Wooten sees that balance as the foundation of Colorado’s success. “The biggest threat isn’t plowing the plains,” he says. “It’s losing 700 acres a day to urban encroachment. We may be our own worst enemy — the more we improve the ranch, the more attractive it becomes to others.”
The State Land Board’s approach — emphasizing collaboration, education and long-term stewardship — places the land at the center of the conversation. Ranchers have always been incentivized to care for their land, which aligns with the State Land Board’s goal to provide a sustainable revenue source for generations of students to come. As Price put it, “Our job is to remove barriers, test ideas and make sure good management continues to be possible.”

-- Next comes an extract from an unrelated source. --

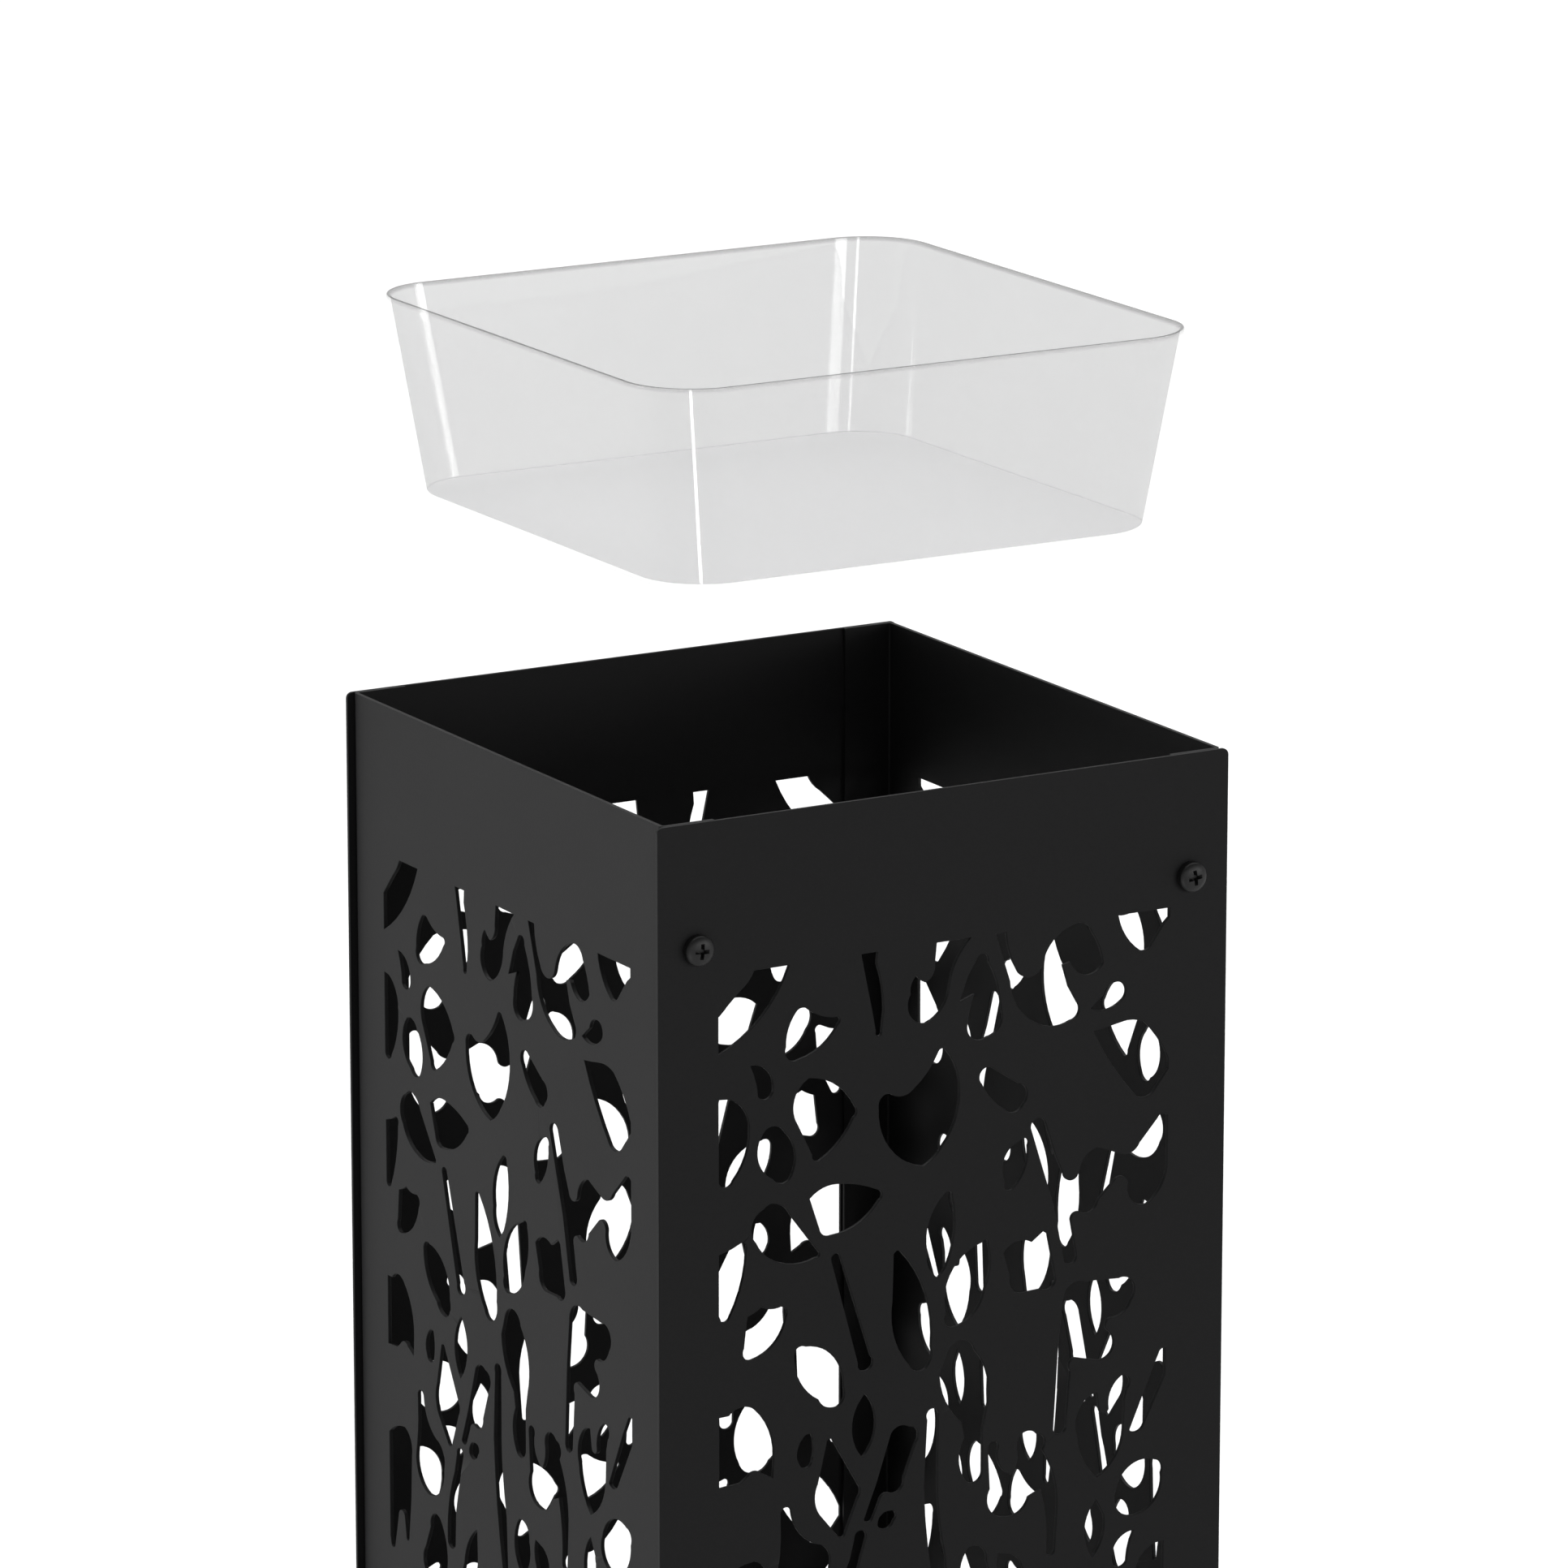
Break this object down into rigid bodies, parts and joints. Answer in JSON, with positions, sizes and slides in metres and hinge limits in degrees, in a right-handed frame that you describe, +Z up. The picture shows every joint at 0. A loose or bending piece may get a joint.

In addition to sharing information and resources about regenerative management, the State Land Board also invested in a full-time biodiversity manager. Their role is to look at setting up partnerships and opportunities to improve biodiversity on state trust lands and enhance resilience through healthier ecosystems.
Despite concerns about the future of her ranch, Hanna values the State Land Board’s role in Colorado agriculture. “Colorado’s state trust lands are showing what it looks like when producers are treated as partners, not just tenants,” she says.
In Colorado, the partnership between State Land Board acres and private hands is working — not just for ranchers and schools, but for the land itself. And as landowners and ranchers across the country look for models to sustain working landscapes and rural communities, Colorado’s State Land Board offers a blueprint for the future of collaborative land stewardship.